El trabajo como testimonio
Un cristiano también trabaja con integridad porque su conducta en el ámbito laboral es testimonio. Pablo exhorta:
“Para que andéis honestamente para con los de afuera, y no tengáis necesidad de nada” (1 Tesalonicenses 4:12).
Y en otro pasaje, dice:
“El que hurtaba, no hurte más, sino trabaje, haciendo con sus manos lo que es bueno, para que tenga qué compartir con el que padece necesidad” (Efesios 4:28).
El trabajo no es solo medio de subsistencia, sino plataforma de servicio. Trabajamos no solo para ganar, sino para poder dar.
En una cultura marcada por el egoísmo, la excelencia y generosidad en el trabajo son luz en medio de tinieblas.
¿Y los que no tienen trabajo?
El desempleo, especialmente el estructural, es una tragedia que debe dolerle a la Iglesia. No es solo una estadística fría. Según el Banco Mundial, el desempleo juvenil global supera el 13%, el triple de la tasa general. En países como Sudáfrica, supera el 60%. En América Latina, uno de cada cinco jóvenes no trabaja ni estudia.

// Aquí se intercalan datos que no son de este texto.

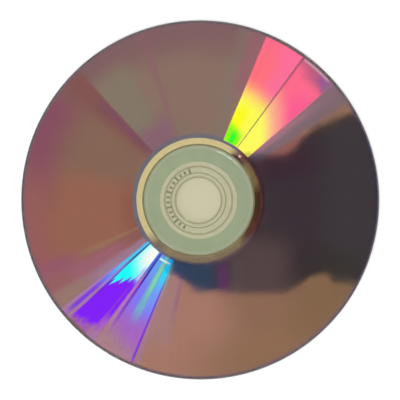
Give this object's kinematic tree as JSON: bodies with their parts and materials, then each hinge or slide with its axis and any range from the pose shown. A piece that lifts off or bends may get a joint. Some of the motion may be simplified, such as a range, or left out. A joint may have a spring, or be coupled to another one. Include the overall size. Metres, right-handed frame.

Esto no solo afecta la economía de un país. Destruye el alma de las personas. El trabajo da sentido, disciplina, dignidad. La falta de oportunidades laborales es una herida abierta. Y es también una oportunidad para la Iglesia de actuar: promoviendo la capacitación, la mentoría, la inversión local, la solidaridad práctica.
La compasión no es solo dar limosna; es crear condiciones para que otros florezcan.
Trabajar para la gloria de Dios
En el Día del Trabajador, celebremos más que conquistas laborales. Recordemos que el trabajo es parte de nuestro llamado. No todo trabajo es digno en sí mismo (hay industrias que explotan, contaminan o corrompen), pero todo trabajador puede actuar con dignidad. Y cuando lo hace, glorifica a Dios.
El cristiano no trabaja solo por el pan, ni por el jefe, ni por la competencia. Trabaja “como para el Señor”. Y ese enfoque transforma todo: desde cómo tratamos a nuestros compañeros, hasta la forma en que soportamos injusticias o buscamos mejorar condiciones.
Jesús no prometió éxito económico, pero sí propósito. Y el trabajo, cuando se vive en obediencia a Dios, no es una carga, sino una misión.